- WHAT THE TASK REQUIRES -
Return, exactly as written, the lines from the one containing "The imported model" through the one containing "for node in", with both ends included.

- DATASET EXTRACT -
..............................

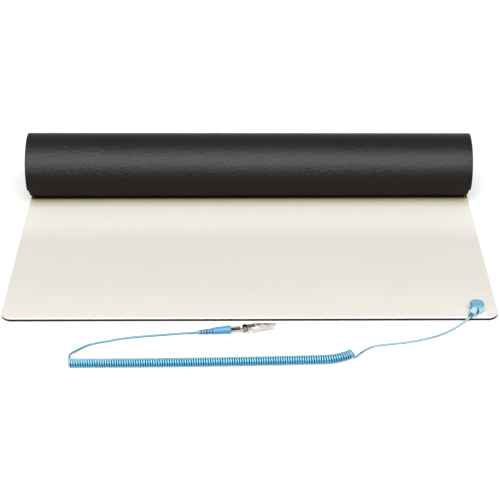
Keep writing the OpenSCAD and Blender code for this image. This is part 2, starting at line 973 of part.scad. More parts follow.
// The moving jaw's channel, with its roof, walls and toothed edge
module upper_channel() {
    inner_half = lever_half - sheet_t;
    inner_tip = tip_half - sheet_t;
    roof = [
        [loop_x, loop_z + loop_r], [saddle_x[0], saddle_z], [saddle_x[1], saddle_z],
        [roof_x, roof_z], [tip_x, tip_high]
    ];
    raised = [for (p = bite) p + [0, bite_gap]];
    outline = concat(roof, raised, [
        [throat_x, throat_z + bite_gap], [26, -1.5], [20.6, -1.5], [18.8, 0.6],
        [loop_x, loop_z + loop_r - sheet_t]
    ]);
    low_roof = [for (p = roof) p - [0, sheet_t]];
    hollow = concat([[loop_x - 2, low_roof[0][1]]], low_roof, [[tip_x, -through], [loop_x - 2, -through]]);
    difference() {
        intersection() {
            side_plate(outline, lever_half);
            plan_post([[loop_x, lever_half], [27, lever_half], [tip_x, tip_half]]);
        }
        intersection() {
            side_plate(hollow, lever_half);
            plan_post([
                [loop_x - 2, inner_half], [27, inner_half], [tip_x - sheet_t, inner_tip]
            ]);
        }
    }
}

// The moving jaw: channel, ears inside the fixed pair, and a lever rolled into a loop
module clip_upper_jaw() {
    color(nickel)
        on_clip()
            difference() {
                union() {
                    upper_channel();
                    ears(upper_ear_r, lever_half - sheet_t, lever_half);
                    translate([loop_x, lever_half, loop_z])
                        rotate([90, 0, 0])
                            cylinder(r = loop_r, h = 2 * lever_half);
                }
                translate([loop_x, lever_half + 1, loop_z])
                    rotate([90, 0, 0])
                        cylinder(r = loop_r - sheet_t, h = 2 * lever_half + 2);
                translate([slot_x[0], -slot_half, saddle_z - sheet_t])
                    cube([slot_x[1] - slot_x[0], 2 * slot_half, through]);
                translate([slant_x, 0, saddle_z - sheet_t - 0.2])
                    rotate([0, 0, slant_turn])
                        translate([-slant_len / 2, -slant_wide / 2, 0])
                            cube([slant_len, slant_wide, through]);
                pivot_rod(clip_bore_upper, jaw_half + 1);
            }
}

// Point i of 5 on the domed head of the clip's pin, from its centre to its rim
function pin_dome(i) =
    [pin_head_r * i / 5, jaw_half + pin_rim_t + (pin_head_t - pin_rim_t) * (1 - pow(i / 5, 2))];

// The rivet through both pairs of ears, with a broad domed head at each end
module clip_pin() {
    dome = [for (i = [5:-1:0]) pin_dome(i)];
    far = [for (i = [0:5]) [pin_dome(i)[0], -pin_dome(i)[1]]];
    color(nickel)
        on_clip()
            translate([pivot[0], 0, pivot[1]])
                rotate([90, 0, 0])
                    rotate_extrude()
                        polygon(concat(
                            far, [[pin_head_r, -jaw_half], [clip_pin_r, -jaw_half]],
                            [[clip_pin_r, jaw_half], [pin_head_r, jaw_half]], dome
                        ));
}

// Point of the torsion spring at angle a, across the clip
function spring_point(a) = [
    pivot[0] + spring_r * cos(a),
    spring_pitch * (a - spring_start - spring_sweep / 2) / 360,
    pivot[1] + spring_r * sin(a)
];

function spring_out(a) = [cos(a), 0, sin(a)];

function spring_heading(a) = unit(spring_point(a + 1) - spring_point(a - 1));

// Direction of a leg that leaves the winding at angle a, square to the pivot
function spring_leg_out(a) = [-sin(a), 0, cos(a)];

module clip_spring() {
    rings = round(spring_sweep / 360 * rings_per_curl);
    angles = [for (i = [0:rings]) spring_start + spring_sweep * i / rings];
    a0 = spring_start;
    a1 = spring_start + spring_sweep;
    path = concat(
        [spring_point(a0) - spring_leg * spring_leg_out(a0)],
        [for (a = angles) spring_point(a)],
        [spring_point(a1) + spring_arm * spring_leg_out(a1)]
    );
    outs = concat([spring_out(a0)], [for (a = angles) spring_out(a)], [spring_out(a1)]);
    headings = concat(
        [spring_leg_out(a0)],
        [for (a = angles) spring_heading(a)],
        [spring_leg_out(a1)]
    );
    echo(spring_gap = least_gap(path, rings_per_curl, spring_d));
    color(spring_steel)
        on_clip()
            tube(path, outs, headings, spring_d / 2, coil_sides);
}

// ---------------------------------------------------------------- nodes

mat_base_layer();
mat_top_layer();
mat_stud();
stud_eyelet();
snap_socket();
snap_ring();
socket_rivet();
head_shell();
head_cap();
head_terminal();
series_resistor();
resistor_leads();
head_conductor();
head_strain_relief();
cord_tail_head();
cord_coil();
cord_tail_plug();
plug_strain_relief();
plug_handle();
plug_conductor();
plug_pin();
plug_sleeve();
clip_lower_jaw();
clip_upper_jaw();
clip_pin();
clip_spring();
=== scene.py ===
"""Looks, light and camera for a bench mat with a coiled earth lead.

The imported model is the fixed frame. Lengths are metres in that frame: X runs
along the roll, the mat's front edge faces -Y, Z is up and the mat lies on zero.
"""

import logging
import math
from dataclasses import dataclass
from enum import Enum
from typing import Iterable, Sequence

import bmesh
import bpy
from mathutils import Matrix, Vector


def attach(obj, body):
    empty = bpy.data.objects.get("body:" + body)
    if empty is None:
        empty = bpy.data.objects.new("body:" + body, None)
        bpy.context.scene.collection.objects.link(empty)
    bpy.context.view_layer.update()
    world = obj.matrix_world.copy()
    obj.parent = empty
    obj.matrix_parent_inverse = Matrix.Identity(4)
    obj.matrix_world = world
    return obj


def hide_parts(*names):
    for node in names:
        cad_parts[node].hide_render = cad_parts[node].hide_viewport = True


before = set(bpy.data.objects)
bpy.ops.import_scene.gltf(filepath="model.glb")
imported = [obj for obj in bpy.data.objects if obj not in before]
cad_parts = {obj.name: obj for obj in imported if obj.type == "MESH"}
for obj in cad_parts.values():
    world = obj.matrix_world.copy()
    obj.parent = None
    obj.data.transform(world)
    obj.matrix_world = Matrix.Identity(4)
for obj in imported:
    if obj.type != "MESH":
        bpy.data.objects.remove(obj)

log = logging.getLogger("bench_mat")
MM = 0.001

Socket = bpy.types.NodeSocket
Piece = bpy.types.Object
Colour = tuple[float, float, float]


# ------------------------------------------------------------------ shader maths


class Value:
    """One number that a node gives; Python's operators add Math nodes to it."""

    def __init__(self, graph: "Graph", socket: Socket) -> None:
        """Wraps one output socket.

        Args:
            graph: The graph that the socket belongs to.
            socket: The output socket.
        """
        self.graph = graph
        self.socket = socket

    def __add__(self, other: "Value | float") -> "Value":
        """self + other."""
        return self.graph.math("ADD", self, other)

    def __radd__(self, other: float) -> "Value":
        """other + self."""
        return self.graph.math("ADD", other, self)

    def __sub__(self, other: "Value | float") -> "Value":
        """self - other."""
        return self.graph.math("SUBTRACT", self, other)

    def __rsub__(self, other: float) -> "Value":
        """other - self."""
        return self.graph.math("SUBTRACT", other, self)

    def __mul__(self, other: "Value | float") -> "Value":
        """self * other."""
        return self.graph.math("MULTIPLY", self, other)

    def __rmul__(self, other: float) -> "Value":
        """other * self."""
        return self.graph.math("MULTIPLY", other, self)

    def __truediv__(self, other: "Value | float") -> "Value":
        """self / other."""
        return self.graph.math("DIVIDE", self, other)

    def __rtruediv__(self, other: float) -> "Value":
        """other / self."""
        return self.graph.math("DIVIDE", other, self)

    def __gt__(self, other: "Value | float") -> "Value":
        """1 where self is greater than other, else 0."""
        return self.graph.math("GREATER_THAN", self, other)

    def __pow__(self, other: "Value | float") -> "Value":
        """self ** other."""
        return self.graph.math("POWER", self, other)

    def __abs__(self) -> "Value":
        """The size of self, without its sign."""
        return self.graph.math("ABSOLUTE", self)

    def clamped(self) -> "Value":
        """self, held between 0 and 1."""
        return self.graph.math("MINIMUM", self.graph.math("MAXIMUM", self, 0.0), 1.0)

    def band(self, low: float, high: float) -> "Value":
        """A smooth step of self.

        Args:
            low: Where the result is 0.
            high: Where the result is 1.

        Returns:
            A value from 0 to 1.
        """
        node = self.graph.add(
            "ShaderNodeMapRange",
            {"interpolation_type": "SMOOTHSTEP"},
            {"Value": self, "From Min": low, "From Max": high},
        )
        return Value(self.graph, node.outputs["Result"])


Link = Value | Socket | float | Sequence[float]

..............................

- OUTPUT OF THE EXERCISE -
The imported model is the fixed frame. Lengths are metres in that frame: X runs
along the roll, the mat's front edge faces -Y, Z is up and the mat lies on zero.
"""

import logging
import math
from dataclasses import dataclass
from enum import Enum
from typing import Iterable, Sequence

import bmesh
import bpy
from mathutils import Matrix, Vector


def attach(obj, body):
    empty = bpy.data.objects.get("body:" + body)
    if empty is None:
        empty = bpy.data.objects.new("body:" + body, None)
        bpy.context.scene.collection.objects.link(empty)
    bpy.context.view_layer.update()
    world = obj.matrix_world.copy()
    obj.parent = empty
    obj.matrix_parent_inverse = Matrix.Identity(4)
    obj.matrix_world = world
    return obj


def hide_parts(*names):
    for node in names:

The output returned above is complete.